けさ届いた日経のメルマガに、次のような記事が載っていた。
「欧州鉄鋼大手SSABは近く、『水素還元製鉄』と呼ばれる製造法でつくり、二酸化炭素(CO2)排出量を大幅に抑えた鋼材の供給を日本で始める。石炭の代わりに水素を使った製鉄法で、脱炭素の将来的な切り札とされる。物流や原材料などを含めたサプライチェーン(供給網)全体で大部分を占める製造時でのCO2排出をゼロ近くに抑えた。」
この記事を見て、私は、だいぶ前に自分が書いたブログ記事を思い出し、本ブログの過去ログを探してみた。こんな記事が見つかった。
「NHKのニュースは次のように伝えている。
『太陽の光を当てることで水を水素と酸素に分解する『光触媒』の働きを活用し、100平方メートルの規模で純度の高い水素を安全に取り出す実験に、東京大学などの研究チームが成功しました。広範囲での実験は過去に例がないということで、次世代のエネルギーとして注目される水素を大量かつ低コストで作る技術につながる成果として期待されます。』」
(NHK NEWSWEB 10月17日配信)」
(2021/10/20 《希望の水素》)
ここでNHKのニュースが伝えたとされる画期的な水素製造の技術ーー「光触媒」の働きを活用した新技術は、(けさの日経のメルマガが伝える)「水素還元製鉄」と呼ばれる製造法と、何らかの関係があるのだろうか。

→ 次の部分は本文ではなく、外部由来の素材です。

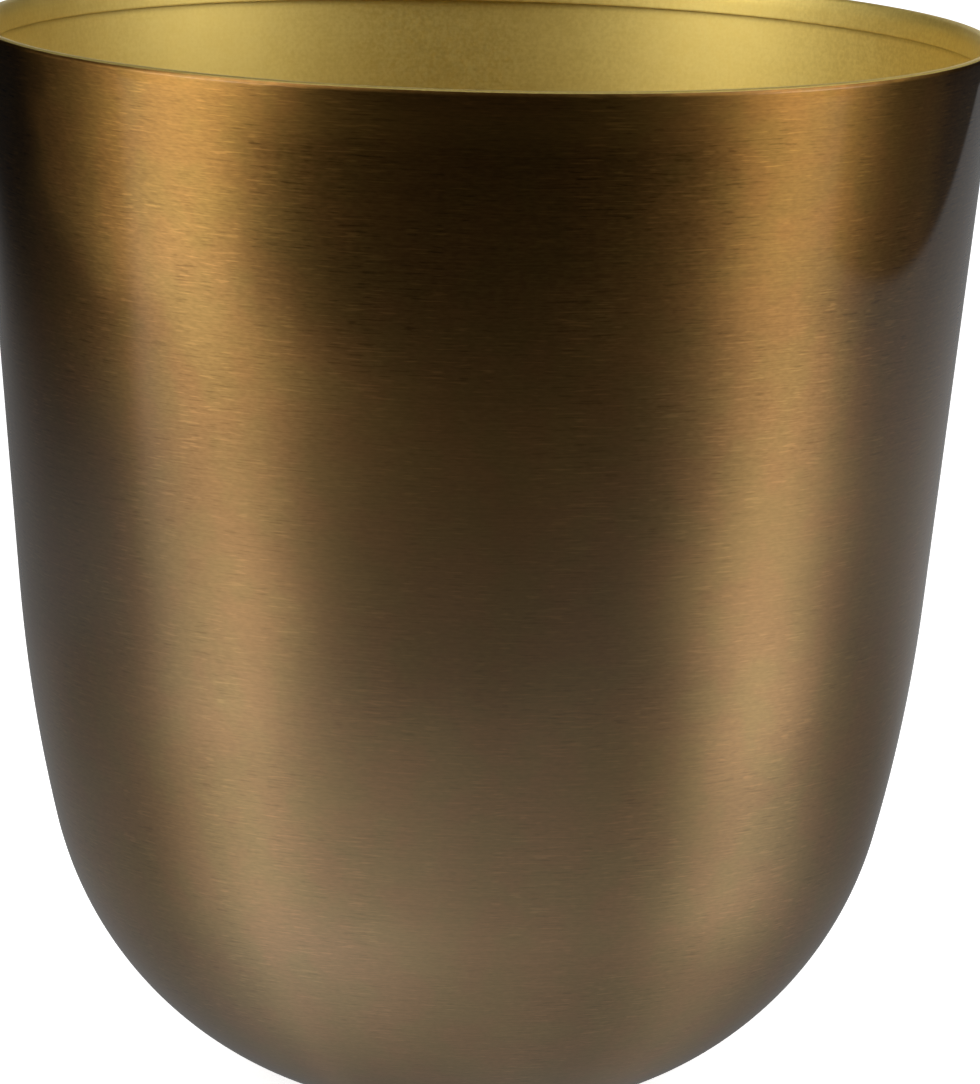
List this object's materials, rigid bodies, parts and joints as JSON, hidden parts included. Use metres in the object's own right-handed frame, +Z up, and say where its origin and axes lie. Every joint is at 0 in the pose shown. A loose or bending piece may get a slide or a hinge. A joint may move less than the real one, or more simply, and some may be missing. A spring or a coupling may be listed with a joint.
{
  "type": "flower pot",
  "caption": "Round-bottomed tapered cover pot of spun sheet metal with an inward-folded rim, brushed bronze outside and gold inside, on felt pads.",
  "frame": {"origin": "middle of the plane that the foot pads stand on, on the pot's axis", "axes": "+Z up along the pot's axis, out of its mouth"},
  "size_m": [0.19, 0.19, 0.1992],
  "materials": {
    "aged_bronze": "brushed round the pot and tinted brown under a clear gloss lacquer; satin champagne-gold paint inside",
    "brown_felt": "pressed wool felt"
  },
  "bodies": {
    "root": {"pot_shell": "aged_bronze", "foot_pad_1": "brown_felt", "foot_pad_2": "brown_felt", "foot_pad_3": "brown_felt", "foot_pad_4": "brown_felt"}
  },
  "joints": []
}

関係があるのかどうか、技術畑に門外漢の私には判るはずもないが、もし関係があるとすれば、半年ほど前に日本の大学研究室で考案された新技術が、半年という時間の経過を経て、ヨーロッパの企業によりやっと実用化されたことになる。
日本の企業ではなく、ヨーロッパの企業が開発を行い、しかもこの技術によって作られた製品の鋼材を発売する、そのビジネスの舞台が日本の市場だというのも皮肉な話だが、自国発のアイデアを実用化できないのは、今の日本産業の衰退ぶりを象徴している気がする。
なんとも情けない気がして、憂国ジジイの私としては、愚痴をこぼさないわけにはいかなかった。